Source data:
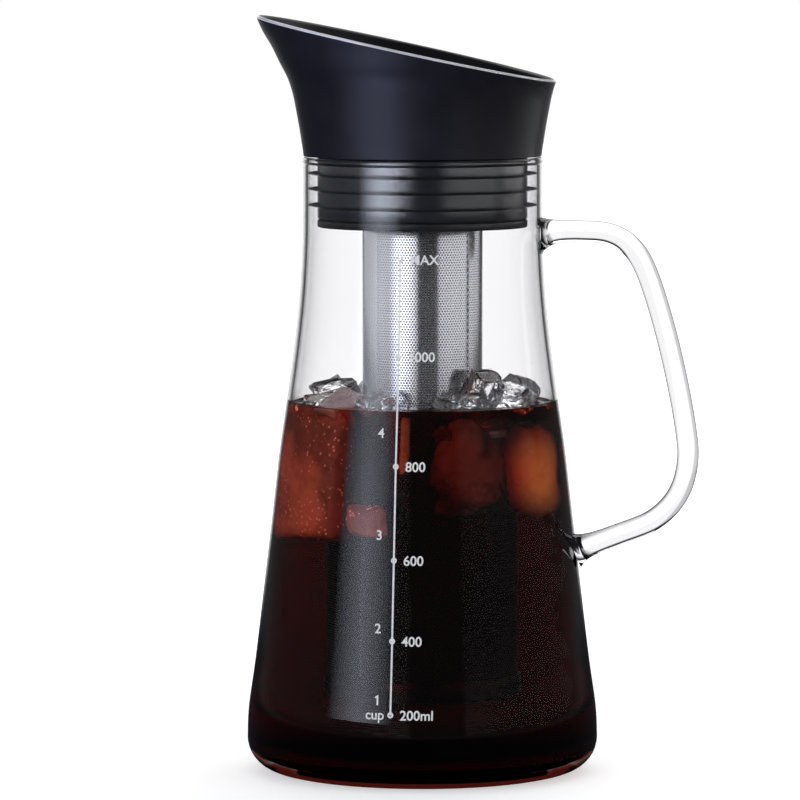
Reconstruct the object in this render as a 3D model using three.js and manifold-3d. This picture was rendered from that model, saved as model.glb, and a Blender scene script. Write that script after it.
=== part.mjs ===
// A glass cold brew coffee maker: a carafe with a drawn glass handle, a slanted pouring spout with a
// three-fin neck seal, a flap that closes the mouth, and a perforated filter that hangs from the lid.
// Millimetres and degrees, +Z up. The origin is the middle of the carafe's flat base, the handle points
// along +X and the spout's high tip along -X.

import * as THREE from 'three';
import { mergeVertices } from 'three/addons/utils/BufferGeometryUtils.js';
import Module from 'manifold-3d';

const wasm = await Module();
wasm.setup();

// Clearances and cutting
const FIT_GAP = 0.3;            // between neighbouring pieces that don't move
const PIN_CLEARANCE = 0.3;      // round the hinge pin
const CUT_OVERRUN = 2;          // how far a cutting solid runs past what it cuts

// Carafe
const CARAFE_HEIGHT = 198.5;    // base to the top of the glass lip
const BELLY_RADIUS = 56.8;      // widest, just above the base
const NECK_RADIUS = 38.6;       // outside of the straight neck
const GLASS_WALL = 1.6;
const GLASS_FLOOR = 3.2;
const BASE_CORNER_RADIUS = 10.6;
const LIP_SWELL = 0.15;         // how much fuller than the wall the fire-polished lip is, each side
const LIP_SWELL_HEIGHT = 3;     // how far below the lip the wall starts to swell

// Handle
const HANDLE_REACH = 85.8;      // axis of the carafe to the rod's centreline at its farthest
const HANDLE_DROP = 23.8;       // glass lip to the rod's centreline where it leaves the neck
const HANDLE_FOOT = 71.7;       // height of the rod's centreline where it meets the belly
const HANDLE_THICKNESS = 7;     // seen from the side
const HANDLE_WIDTH = 8.6;       // across the carafe
const WELD_RADIUS = 6.1;        // half the height of the fused pads
const WELD_DEPTH = 4.2;         // how far the pads run out along the rod
const WELD_SAG = 1.8;           // how far the upper pad hangs below the rod
const WELD_WAIST_SHARE = 0.4;   // of the pad's depth, where its flare is tightest

// Spout shell
const SPOUT_HEIGHT = 45.2;      // from its foot on the lip to its tip
const SPOUT_FOOT_STEP = 0.2;    // how far its foot stands back from the neck's outside
const SPOUT_FLARE = 15.3;       // foot radius to tip radius
const SPOUT_WALL = 2.2;
const SPOUT_FLOOR = 2.5;        // thickness of the ring that stands on the lip
const RIM_TILT = 12;            // degrees

// Neck seal and plug
const FIN_LENGTH = 2.8;
const FIN_THICKNESS = 0.8;
const FIN_TIP_THICKNESS = 0.5;
const FIN_PITCH = 5.05;
const TOP_FIN_DROP = 6;         // glass lip to the middle of the top fin
const SLEEVE_WALL = 1.6;
const BARREL_WALL = 1.8;
const FLANGE_THICKNESS = 2;
const PLUG_DEPTH = 22.5;        // glass lip to the plug's lower face

// Pour strainer
const STRAINER_THICKNESS = 2.4;
const STRAINER_RIM_WIDTH = 2.9;
const SPOKE_WIDTH = 2.6;
const SPOKE_COUNT = 4;
const POUR_SLOT_WIDTH = 5.8;    // between the socket and the strainer's rim
const SOCKET_WALL = 1.8;
const SOCKET_DEPTH = 14;

// Flap and its seat
const SEAT_LEDGE = 12.2;        // how far the seat reaches in over the barrel's bore
const SEAT_THICKNESS = 2.4;
const SEAT_RISE = 1.6;          // how much higher the seat's outer edge is than its hole
const SEAT_SEAL_WIDTH = 3;
const SEAT_SEAL_THICKNESS = 1;
const FLAP_OVERLAP = 0.8;       // how far the flap reaches past its seal
const FLAP_THICKNESS = 1.2;
const FLAP_EDGE_RADIUS = 0.4;
const HINGE_OFFSET = 3.2;       // flap's edge to the pin
const PIN_RADIUS = 1;
const PIN_HEAD_RADIUS = 1.7;
const PIN_HEAD_THICKNESS = 0.8;
const KNUCKLE_WALL = 1;
const KNUCKLE_LENGTH = 14;
const EAR_THICKNESS = 2;
const EAR_WALL = 1.4;
const WEIGHT_RADIUS = 5;
const WEIGHT_HEIGHT = 6;
const WEIGHT_EDGE = 0.6;

// Filter
const SCREEN_WALL = 0.5;
const LINER_WALL = 0.4;
const FILTER_BOTTOM = 22.9;     // carafe base to the underside of the filter's cap
const CAP_WALL = 0.5;
const CAP_HEIGHT = 7;
const COLLAR_WALL = 1.5;        // left beside the groove
const COLLAR_LIP = 1.4;         // thickness over the top of the screen
const COLLAR_TOP_DROP = 0.6;    // collar's top below the socket's top
const COLLAR_GROOVE_WIDTH = 2.4;
const RING_RADIUS = 0.8;        // section of the rubber ring in the groove

// How finely round shapes are divided
const ROUND_STEPS = 40;
const SMALL_ROUND_STEPS = 20;
const ARC_STEPS = 4;
const BODY_STEPS = 16;
const SPOUT_STEPS = 11;
const ROD_STEPS = 36;
const ROD_SIDES = 12;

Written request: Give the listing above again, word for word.

Exercise result:
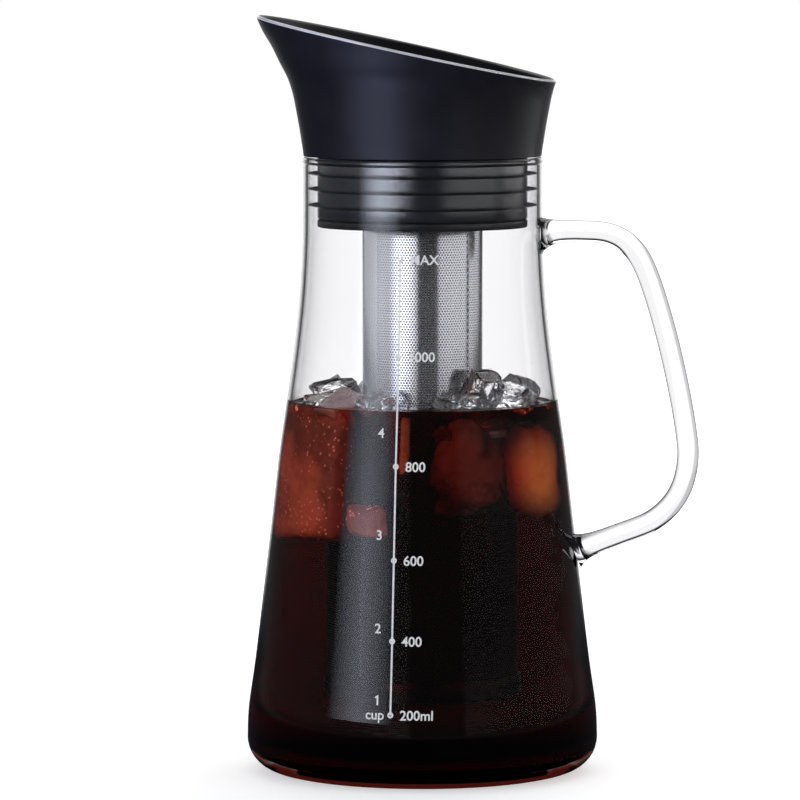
Reconstruct the object in this render as a 3D model using three.js and manifold-3d. This picture was rendered from that model, saved as model.glb, and a Blender scene script. Write that script after it.
=== part.mjs ===
// A glass cold brew coffee maker: a carafe with a drawn glass handle, a slanted pouring spout with a
// three-fin neck seal, a flap that closes the mouth, and a perforated filter that hangs from the lid.
// Millimetres and degrees, +Z up. The origin is the middle of the carafe's flat base, the handle points
// along +X and the spout's high tip along -X.

import * as THREE from 'three';
import { mergeVertices } from 'three/addons/utils/BufferGeometryUtils.js';
import Module from 'manifold-3d';

const wasm = await Module();
wasm.setup();

// Clearances and cutting
const FIT_GAP = 0.3;            // between neighbouring pieces that don't move
const PIN_CLEARANCE = 0.3;      // round the hinge pin
const CUT_OVERRUN = 2;          // how far a cutting solid runs past what it cuts

// Carafe
const CARAFE_HEIGHT = 198.5;    // base to the top of the glass lip
const BELLY_RADIUS = 56.8;      // widest, just above the base
const NECK_RADIUS = 38.6;       // outside of the straight neck
const GLASS_WALL = 1.6;
const GLASS_FLOOR = 3.2;
const BASE_CORNER_RADIUS = 10.6;
const LIP_SWELL = 0.15;         // how much fuller than the wall the fire-polished lip is, each side
const LIP_SWELL_HEIGHT = 3;     // how far below the lip the wall starts to swell

// Handle
const HANDLE_REACH = 85.8;      // axis of the carafe to the rod's centreline at its farthest
const HANDLE_DROP = 23.8;       // glass lip to the rod's centreline where it leaves the neck
const HANDLE_FOOT = 71.7;       // height of the rod's centreline where it meets the belly
const HANDLE_THICKNESS = 7;     // seen from the side
const HANDLE_WIDTH = 8.6;       // across the carafe
const WELD_RADIUS = 6.1;        // half the height of the fused pads
const WELD_DEPTH = 4.2;         // how far the pads run out along the rod
const WELD_SAG = 1.8;           // how far the upper pad hangs below the rod
const WELD_WAIST_SHARE = 0.4;   // of the pad's depth, where its flare is tightest

// Spout shell
const SPOUT_HEIGHT = 45.2;      // from its foot on the lip to its tip
const SPOUT_FOOT_STEP = 0.2;    // how far its foot stands back from the neck's outside
const SPOUT_FLARE = 15.3;       // foot radius to tip radius
const SPOUT_WALL = 2.2;
const SPOUT_FLOOR = 2.5;        // thickness of the ring that stands on the lip
const RIM_TILT = 12;            // degrees

// Neck seal and plug
const FIN_LENGTH = 2.8;
const FIN_THICKNESS = 0.8;
const FIN_TIP_THICKNESS = 0.5;
const FIN_PITCH = 5.05;
const TOP_FIN_DROP = 6;         // glass lip to the middle of the top fin
const SLEEVE_WALL = 1.6;
const BARREL_WALL = 1.8;
const FLANGE_THICKNESS = 2;
const PLUG_DEPTH = 22.5;        // glass lip to the plug's lower face

// Pour strainer
const STRAINER_THICKNESS = 2.4;
const STRAINER_RIM_WIDTH = 2.9;
const SPOKE_WIDTH = 2.6;
const SPOKE_COUNT = 4;
const POUR_SLOT_WIDTH = 5.8;    // between the socket and the strainer's rim
const SOCKET_WALL = 1.8;
const SOCKET_DEPTH = 14;

// Flap and its seat
const SEAT_LEDGE = 12.2;        // how far the seat reaches in over the barrel's bore
const SEAT_THICKNESS = 2.4;
const SEAT_RISE = 1.6;          // how much higher the seat's outer edge is than its hole
const SEAT_SEAL_WIDTH = 3;
const SEAT_SEAL_THICKNESS = 1;
const FLAP_OVERLAP = 0.8;       // how far the flap reaches past its seal
const FLAP_THICKNESS = 1.2;
const FLAP_EDGE_RADIUS = 0.4;
const HINGE_OFFSET = 3.2;       // flap's edge to the pin
const PIN_RADIUS = 1;
const PIN_HEAD_RADIUS = 1.7;
const PIN_HEAD_THICKNESS = 0.8;
const KNUCKLE_WALL = 1;
const KNUCKLE_LENGTH = 14;
const EAR_THICKNESS = 2;
const EAR_WALL = 1.4;
const WEIGHT_RADIUS = 5;
const WEIGHT_HEIGHT = 6;
const WEIGHT_EDGE = 0.6;

// Filter
const SCREEN_WALL = 0.5;
const LINER_WALL = 0.4;
const FILTER_BOTTOM = 22.9;     // carafe base to the underside of the filter's cap
const CAP_WALL = 0.5;
const CAP_HEIGHT = 7;
const COLLAR_WALL = 1.5;        // left beside the groove
const COLLAR_LIP = 1.4;         // thickness over the top of the screen
const COLLAR_TOP_DROP = 0.6;    // collar's top below the socket's top
const COLLAR_GROOVE_WIDTH = 2.4;
const RING_RADIUS = 0.8;        // section of the rubber ring in the groove

// How finely round shapes are divided
const ROUND_STEPS = 40;
const SMALL_ROUND_STEPS = 20;
const ARC_STEPS = 4;
const BODY_STEPS = 16;
const SPOUT_STEPS = 11;
const ROD_STEPS = 36;
const ROD_SIDES = 12;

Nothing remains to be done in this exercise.